There are a whole bunch of red flags that go up when I read something like that last sentence above. This is a rear guard action, meant primarily to stop or slow down the implementation of the law, while opponents try to find ways to water it down or shift the cost burden back onto someone else (read that as the taxpayers).

There are two other homeowner tax breaks that expire at the end of the year with a good probability that they will not be extended by Congress. One is the deductibility of Private Mortgage Insurance payments and the other concerns not being taxed on the forgiveness of some amount of the debit when doing a short sale or foreclosure. Both have been significant during the downturn; however, with short sales and foreclosures going down the latter is less important today. Unless Congress acts before January one, both go away for 2014.

Focusing upon the two bigger issues, one must ask is the sky really falling this time or are we once again just subject to the loud protestations of the owners of the sacred oxen that are in danger of being gored?

I have less sympathy and empathy on the insurance issue. I’ve listened to so many news reports over the years from people who live in flood plains saying that they planned to go back and rebuild, again and again. With global warming starting to raise sea levels much of our current coastline may either be underwater or will flood every time there’s a storm. It just doesn’t make long-term sense to keep rebuilding and rebuilding when you know it will flood out again with the next storm. There have been programs in the past for buying out these homeowners, so that they could move to safer locations and I think something along those lines is the only viable long-term solution to this problem.

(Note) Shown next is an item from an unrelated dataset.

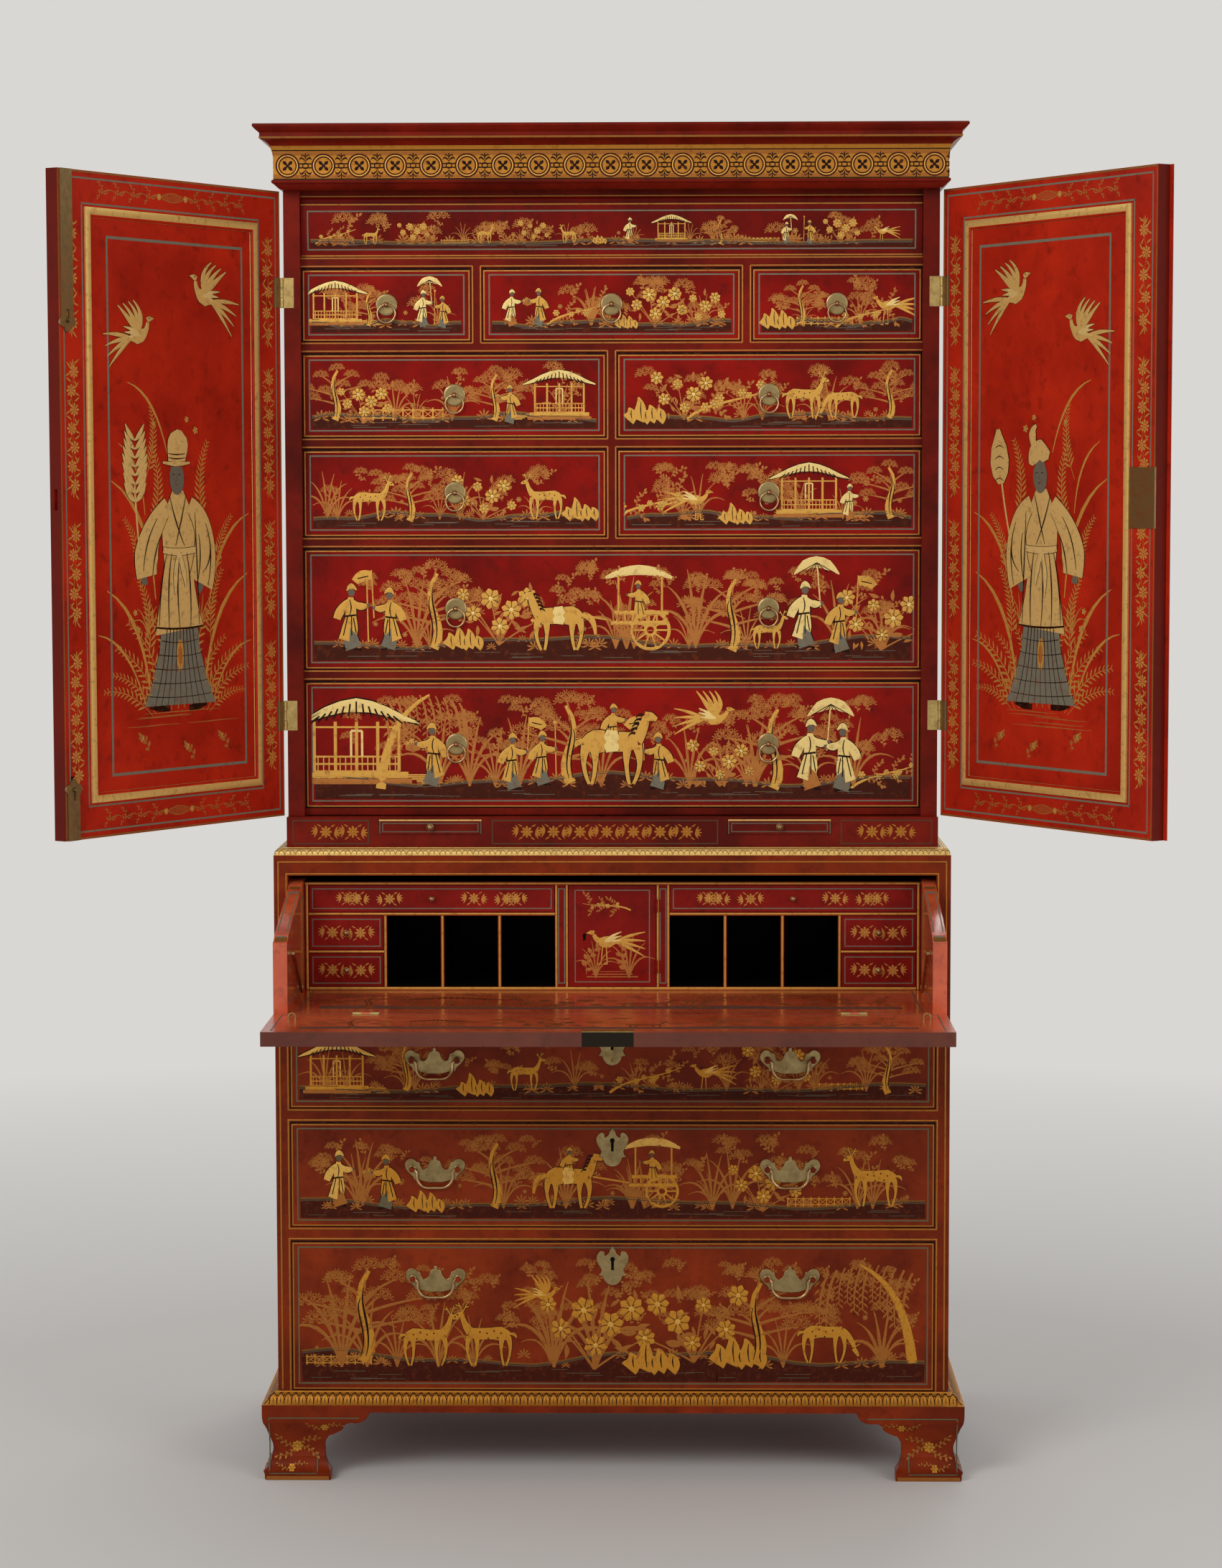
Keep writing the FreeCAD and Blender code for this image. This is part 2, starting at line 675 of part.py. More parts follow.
# Bracket feet: ogee boards mitred at the front corners, with a shaped inner edge
FOOT_SECTION_SHARES = (
    (1, 1),
    (1.0, 0.95, 0.93, 0.84),
    (0.62, 0.69, 0.43, 0.56),
    (0.33, 0.45, 0.44, 0.33),
    (0.58, 0.21, 0.93, 0.14),
    (0.86, 0.09),
    (0.8, 0),
)
FOOT_EDGE_SHARES = (
    (0.633, 0),
    (0.633, 0.145),
    (0.59, 0.25, 0.576, 0.41),
    (0.585, 0.55, 0.622, 0.64),
    (0.69, 0.68, 0.75, 0.74),
    (0.79, 0.83, 0.854, 0.84),
    (0.94, 0.87, 0.995, 0.975),
)
feet = []
for word, sign in (("left", -1), ("right", 1)):
    corner_x = f"{sign} * (lower_half + foot_reach)"
    inner_x = f"{sign} * (lower_half - foot_wall)"
    edge = shares(
        [tuple(-sign * s if i % 2 == 0 else s for i, s in enumerate(step)) for step in FOOT_EDGE_SHARES],
        "bracket_length", "foot_height", corner_x, "0",
    )
    far_x = f"{sign} * (lower_half + foot_reach - bracket_length - overrun)"
    edge += [(far_x, edge[-1][-1]), (far_x, "-overrun"), (edge[0][0], "-overrun")]
    # Front bracket
    section = shares(
        [tuple(-s if i % 2 == 0 else s for i, s in enumerate(step)) for step in FOOT_SECTION_SHARES],
        "foot_reach", "foot_height",
    )
    section += [("foot_wall", "0"), ("foot_wall", "foot_height")]
    near, far = sorted((corner_x, f"{sign} * (lower_half + foot_reach - bracket_length)"), key=number)
    bracket = padded(f"{word}_front_bracket", "YZ_Plane", [section], near, far)
    pocketed(bracket, "XZ_Plane", [edge], "-foot_reach - overrun", "foot_wall + overrun")
    mitre = [
        (f"{sign} * (lower_half - foot_wall)", "foot_wall"),
        (f"{sign} * (lower_half + foot_reach + overrun)", "-foot_reach - overrun"),
        (f"{sign} * (lower_half + foot_reach + overrun)", "foot_wall + overrun"),
        (f"{sign} * (lower_half - foot_wall)", "foot_wall + overrun"),
    ]
    feet.append(pocketed(bracket, "XY_Plane", [mitre], "-overrun", "foot_height + overrun"))
    # Side brackets, the front one mitred and the back one square
    section = shares(
        [tuple(sign * s if i % 2 == 0 else s for i, s in enumerate(step)) for step in FOOT_SECTION_SHARES],
        "foot_reach", "foot_height", f"{sign} * lower_half", "0",
    )
    section += [(inner_x, "0"), (inner_x, "foot_height")]
    for end, start, direction in (("front", "-foot_reach", 1), ("back", "lower_depth", -1)):
        stop = f"{start} + {direction} * bracket_length"
        near, far = sorted((start, stop), key=number)
        bracket = padded(f"{word}_{end}_side_bracket", "XZ_Plane", [section], near, far)
        turned = [
            tuple(direction * s if i % 2 == 0 else s for i, s in enumerate(step)) for step in FOOT_EDGE_SHARES
        ]
        edge = shares(turned, "bracket_length", "foot_height", start, "0")
        far_y = f"{stop} + {direction} * overrun"
        edge += [(far_y, edge[-1][-1]), (far_y, "-overrun"), (edge[0][0], "-overrun")]
        across = sorted((f"{sign} * (lower_half - foot_wall - overrun)",
                         f"{sign} * (lower_half + foot_reach + overrun)"), key=number)
        pocketed(bracket, "YZ_Plane", [edge], *across)
        if end == "front":
            mitre = [
                (f"{sign} * (lower_half - foot_wall)", "foot_wall"),
                (f"{sign} * (lower_half + foot_reach + overrun)", "-foot_reach - overrun"),
                (f"{sign} * (lower_half - foot_wall - overrun)", "-foot_reach - overrun"),
                (f"{sign} * (lower_half - foot_wall - overrun)", "foot_wall"),
            ]
            pocketed(bracket, "XY_Plane", [mitre], "-overrun", "foot_height + overrun")
        feet.append(bracket)
    # Glue blocks in the corners, which carry the weight
    block_x = flip(sign, ("lower_half - foot_wall - foot_block", "lower_half - foot_wall"))
    for end, block_y in (("front", ("foot_wall", "foot_wall + foot_block")),
                         ("back", ("lower_depth - foot_block", "lower_depth"))):
        feet.append(board(f"{word}_{end}_block", block_x, block_y, ("0", "foot_height")))
sub_part("bracket_feet", feet)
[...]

As for the tax deduction issue; it’s tough to ignore that this is just really a tax increase. It’s the cowards way out for congress and the administration to slowly chip away at tax breaks that people have become used to because they are too afraid to suggest any tax increases or to figure out other ways to deal with the budget deficits. I’d suggest that they take their own budget bull by the horns before they come looking to gore this sacred ox. In fairness, as a disclosure; I don’t have a mortgage any more so I don’t get this deduction. I’d rather be without a house payment than be looking forward to the deduction. I certainly did count on it to help with taxes when I did have a mortgage. Perhaps a slow phase out of this tax break is an answer.

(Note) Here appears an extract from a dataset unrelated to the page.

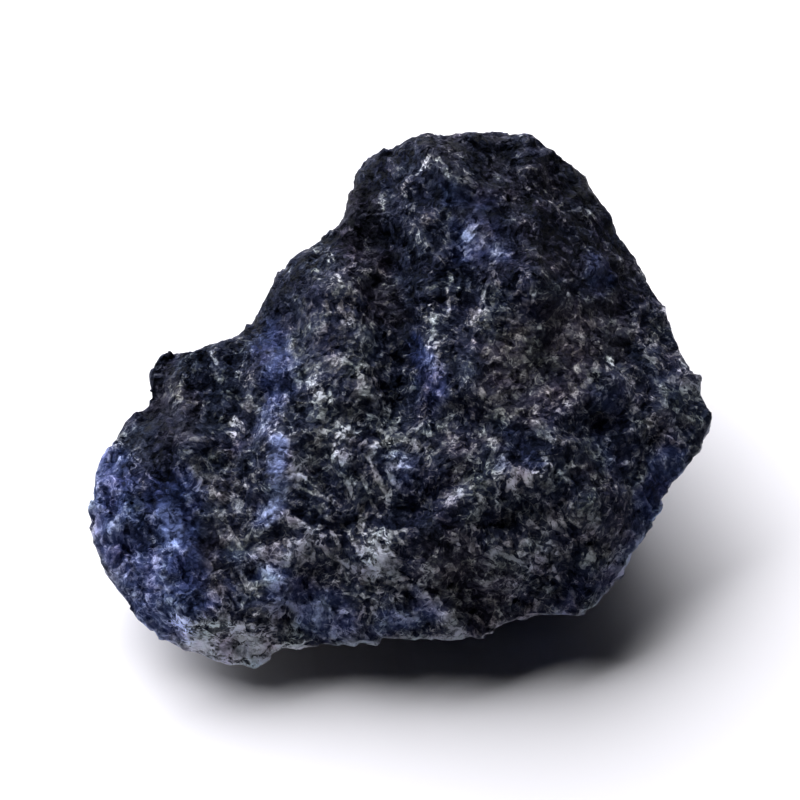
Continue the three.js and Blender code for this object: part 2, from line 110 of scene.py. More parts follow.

Being from the Detroit area, I’m used to the laments from the automotive companies and local press every time Congress passes new legislation on fuel economy or safety standards. It’s always a Chicken Little reprise of “the sky is falling;” yet it always turns out OK and the industry doesn’t go under just because Congress mandated something new. People need cars, just like people need houses.


Make no mistake about it; these are both sacred oxen to many Realtors and to NAR. Both issues could impact homeownership in a negative way. Both will increase the cost of home ownership, either directly or through the loss of a tax benefit. That scares the bejesus out of Realtors. Things are tough enough already, with a fragile economy and tight inventory holding back the market. Adding increased cost for many and a loss of a great tax break for all will give more people further pause when considering buying a home. But one must still ask, if these two issues are enough to stop someone who wants and needs to buy a home from doing so? I guess that I don’t think so.